A noteworthy eco-friendly material is cellulose. Cellulose is contained in cell walls of plants, secretion from microbes, mantles of sea squirts, etc., is the most common polysaccharide on earth, has biodegradability, high crystallinity, excellent stability and safety. Therefore, applying it to various fields is expected.
Cellulose is nearly insoluble in water and general solvent, because cellulose has strong intramolecular hydrogen bonds and high crystallinity. Therefore, studies on the improvement of the resolvability are made actively. Among them, a method where only the primary hydroxyl group at the C6 position among three hydroxyl groups which cellulose has is oxidized with TEMPO catalyst, and converted to a carboxyl group through an aldehyde group or a ketone group, is capable of oxidizing only the primary hydroxyl group selectively and performing the reaction under relatively mild conditions such as aqueous condition or room temperature. Therefore, this method attracted much attention recently. Furthermore, it is known that performing TEMPO oxidation with natural cellulose allows only the nano-order crystal surface to be oxidized keeping the crystallinity of cellulose, then only performing a slight mechanical process allow fine celluloses to water-disperse. In addition, a film formed by drying the water-dispersed fine celluloses is highly gas impermeable due to its fine structure and high crystallinity.
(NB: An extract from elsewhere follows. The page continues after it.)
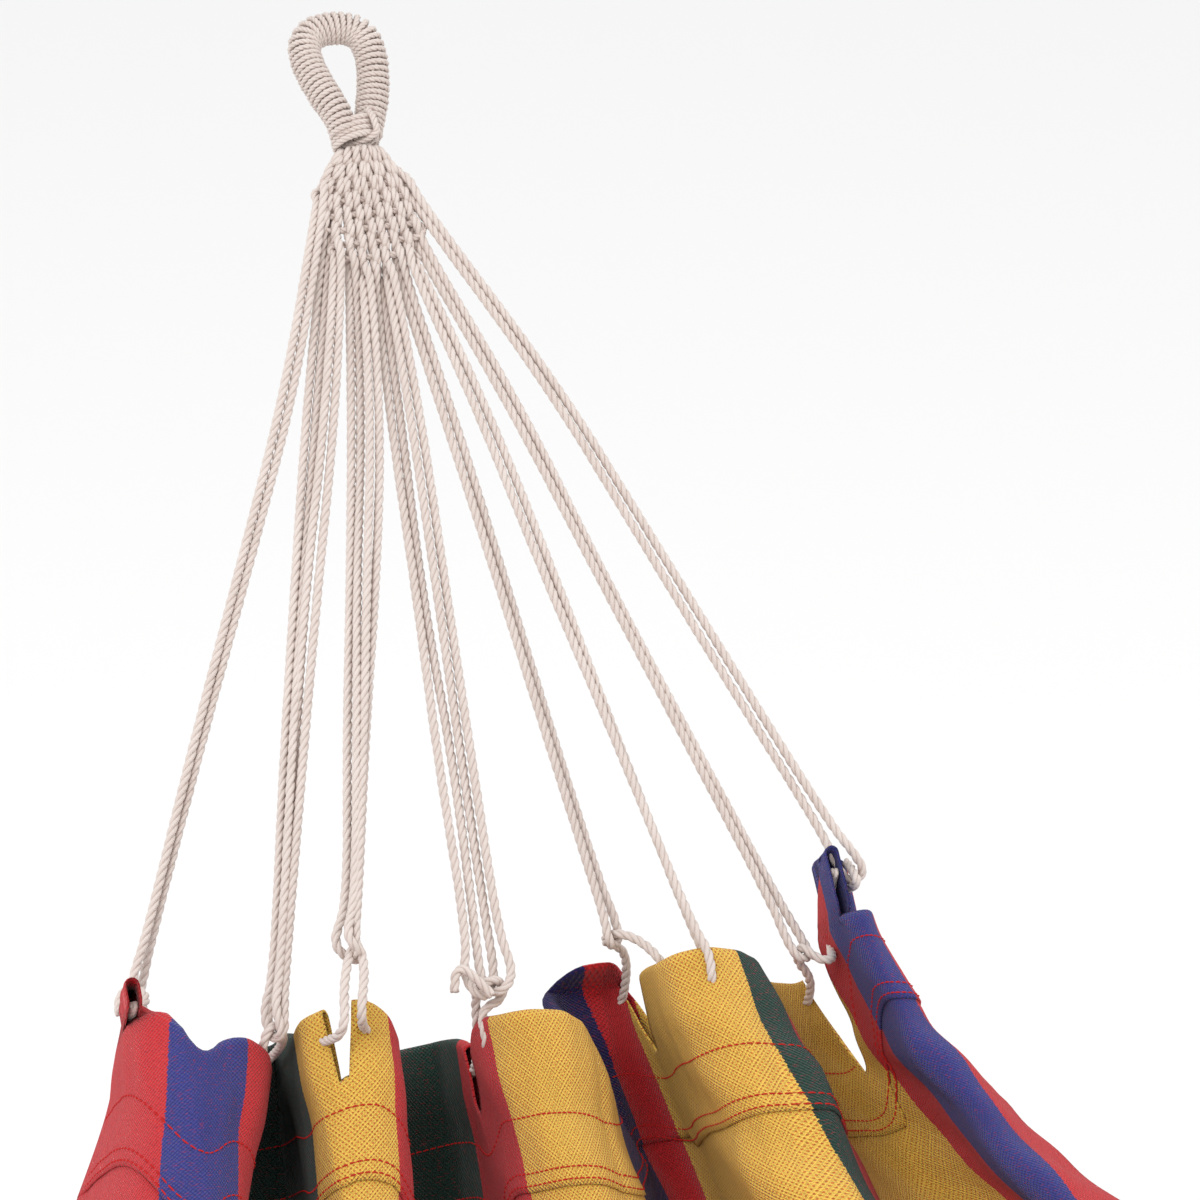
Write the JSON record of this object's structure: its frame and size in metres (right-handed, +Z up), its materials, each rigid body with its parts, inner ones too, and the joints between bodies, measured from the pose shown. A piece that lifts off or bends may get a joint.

PTL1 discloses a gas barrier composite form which has a gas barrier layer on a base material, the gas barrier layer containing fine cellulose fibers.
PTL2 discloses that forming a fine cellulose fiber layer on a base material, furthermore forming a hydrophobizing material layer on them, and repeating these steps additionally once, twice or more allows a laminate to have a moisture barrier property.